_EXERCISE PROMPT:_ Return, word for word, every line that follows.

__________

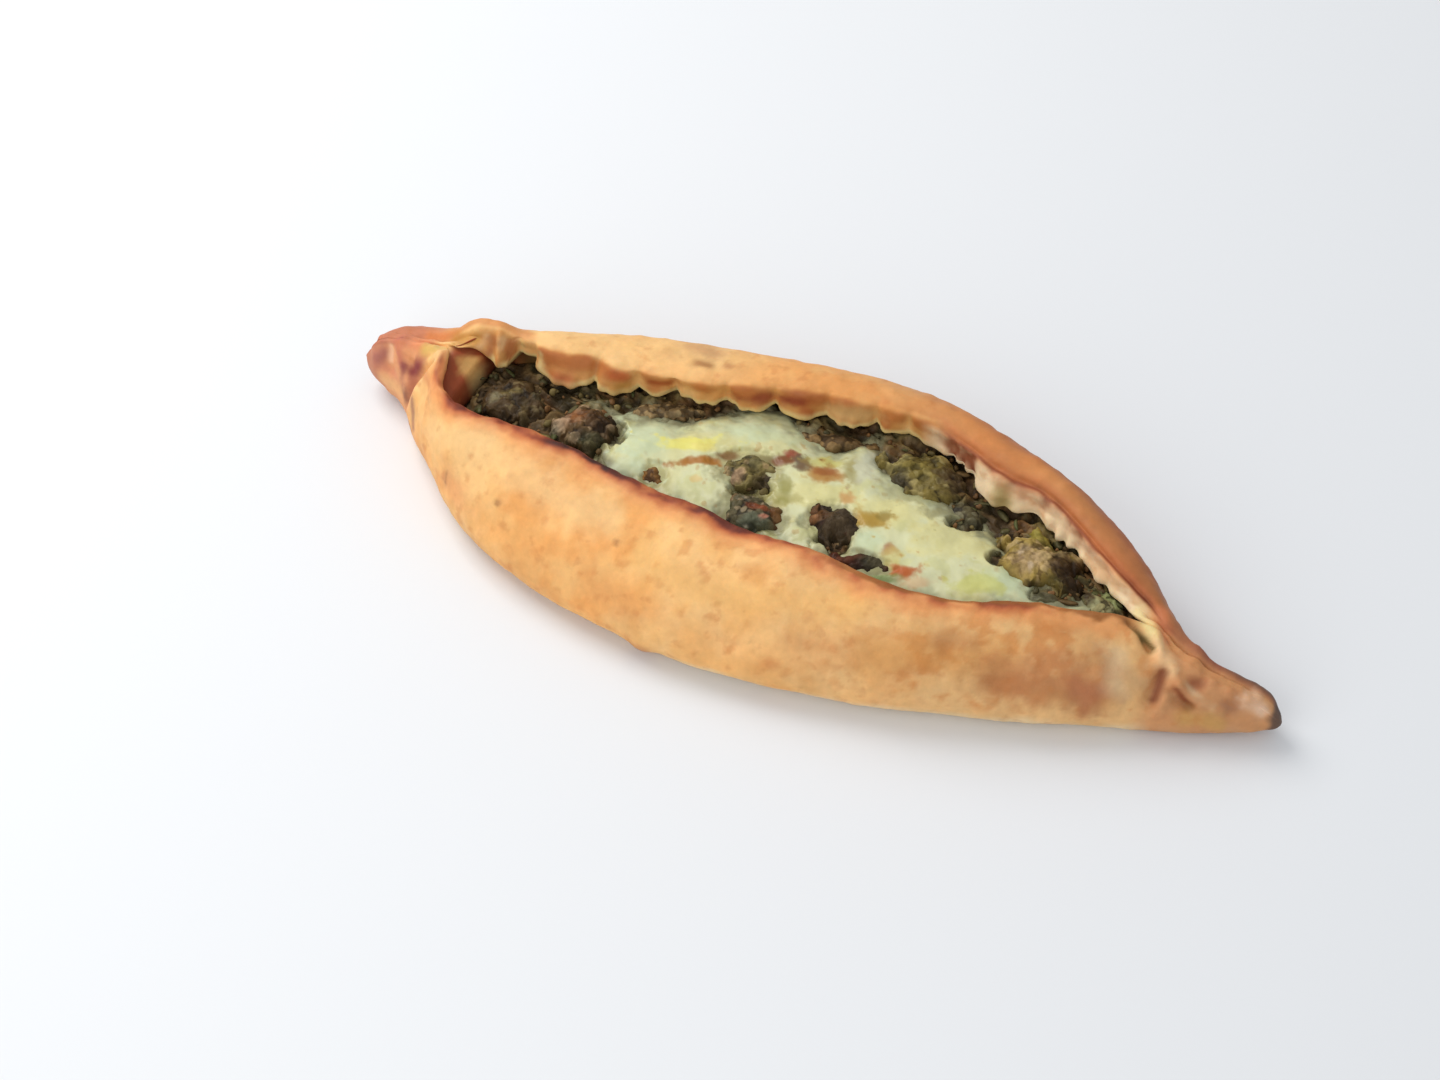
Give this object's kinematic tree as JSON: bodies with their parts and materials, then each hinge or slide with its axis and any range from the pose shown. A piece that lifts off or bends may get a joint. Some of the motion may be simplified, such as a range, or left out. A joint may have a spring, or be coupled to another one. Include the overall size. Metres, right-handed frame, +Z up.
{
  "type": "turkish pide",
  "caption": "Baked boat-shaped flatbread with pinched ends, a rolled scalloped edge and an open filling of greens, browned clumps and melted cheese.",
  "frame": {"origin": "on the table, under the middle of the pide's outline", "axes": "+X along the pide towards the slim pinched tail, +Y towards the rolled side, +Z up"},
  "size_m": [0.3021, 0.1089, 0.035],
  "materials": {
    "crust": "golden baked crust, darker along the rim",
    "greens": "dark cooked greens, moist",
    "cheese": "melted pale cheese with toasted spots",
    "clump": "browned, grainy and slightly oily",
    "olive_clump": "olive brown, grainy and slightly oily"
  },
  "bodies": {
    "root": {"dough": "crust", "filling": "greens", "cheese": "cheese", "left_clump": "clump", "round_clump": "clump", "upper_clump": "clump", "lower_clump": "clump", "button_clump": "clump", "flat_flake": "clump", "olive_clump": "olive_clump", "dark_clump": "clump", "large_clump": "olive_clump", "far_strip": "clump", "middle_strip": "clump", "right_clump": "clump", "small_bit": "clump"}
  },
  "joints": []
}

__________

_THE SOLUTION:_
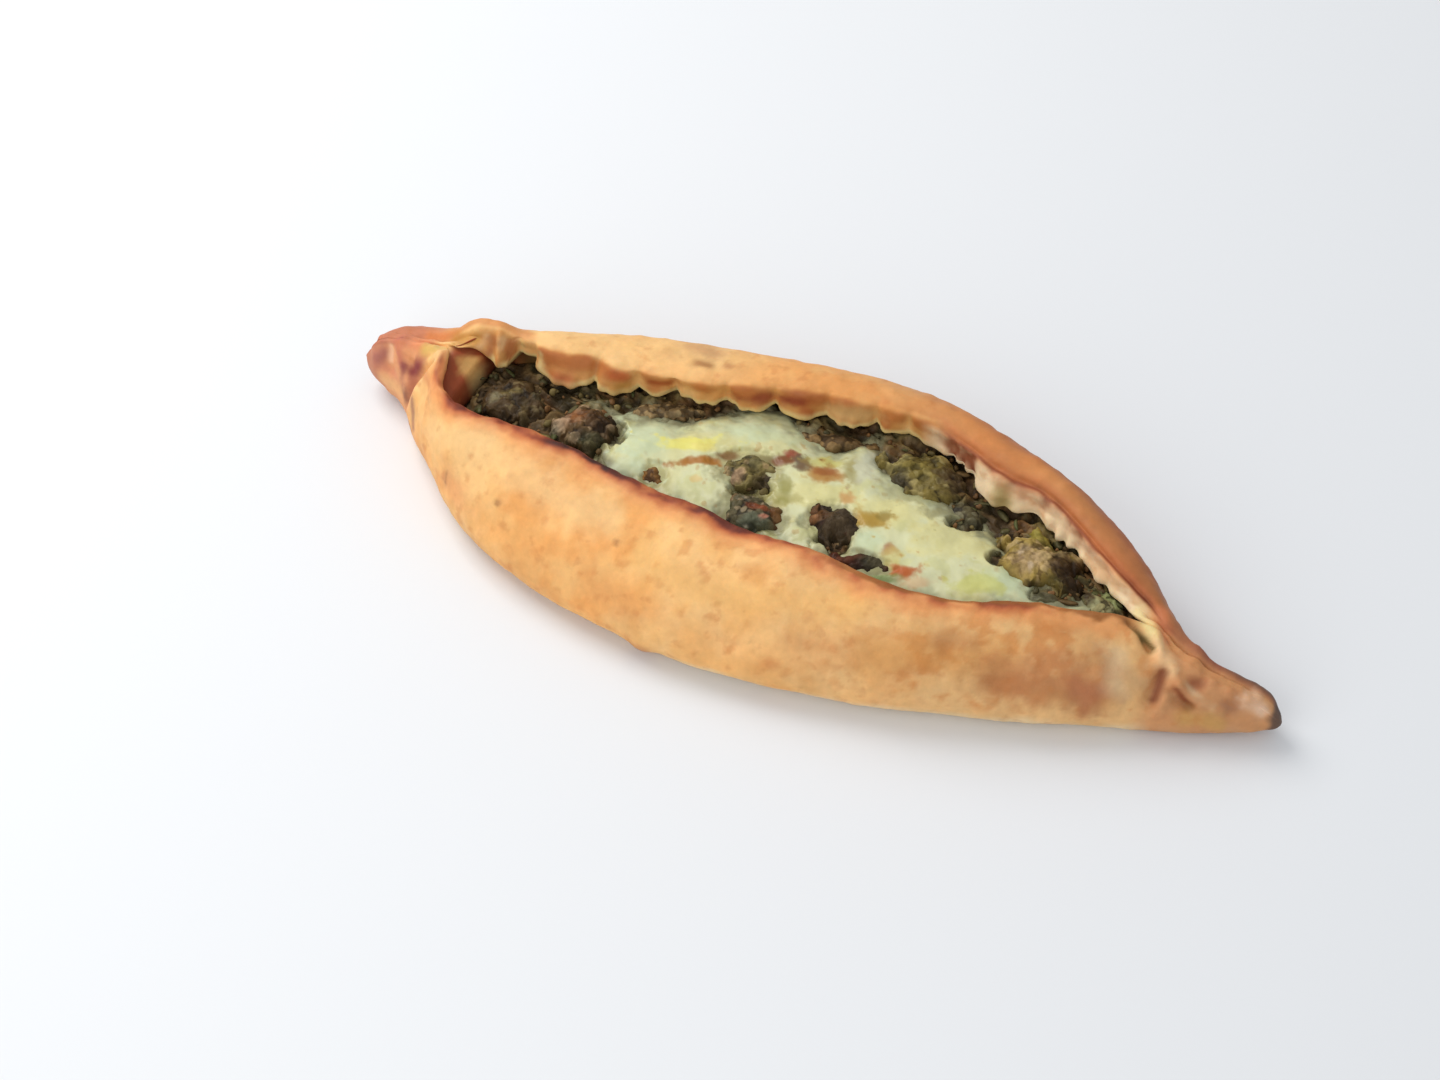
Give this object's kinematic tree as JSON: bodies with their parts and materials, then each hinge or slide with its axis and any range from the pose shown. A piece that lifts off or bends may get a joint. Some of the motion may be simplified, such as a range, or left out. A joint may have a spring, or be coupled to another one. Include the overall size. Metres, right-handed frame, +Z up.
{
  "type": "turkish pide",
  "caption": "Baked boat-shaped flatbread with pinched ends, a rolled scalloped edge and an open filling of greens, browned clumps and melted cheese.",
  "frame": {"origin": "on the table, under the middle of the pide's outline", "axes": "+X along the pide towards the slim pinched tail, +Y towards the rolled side, +Z up"},
  "size_m": [0.3021, 0.1089, 0.035],
  "materials": {
    "crust": "golden baked crust, darker along the rim",
    "greens": "dark cooked greens, moist",
    "cheese": "melted pale cheese with toasted spots",
    "clump": "browned, grainy and slightly oily",
    "olive_clump": "olive brown, grainy and slightly oily"
  },
  "bodies": {
    "root": {"dough": "crust", "filling": "greens", "cheese": "cheese", "left_clump": "clump", "round_clump": "clump", "upper_clump": "clump", "lower_clump": "clump", "button_clump": "clump", "flat_flake": "clump", "olive_clump": "olive_clump", "dark_clump": "clump", "large_clump": "olive_clump", "far_strip": "clump", "middle_strip": "clump", "right_clump": "clump", "small_bit": "clump"}
  },
  "joints": []
}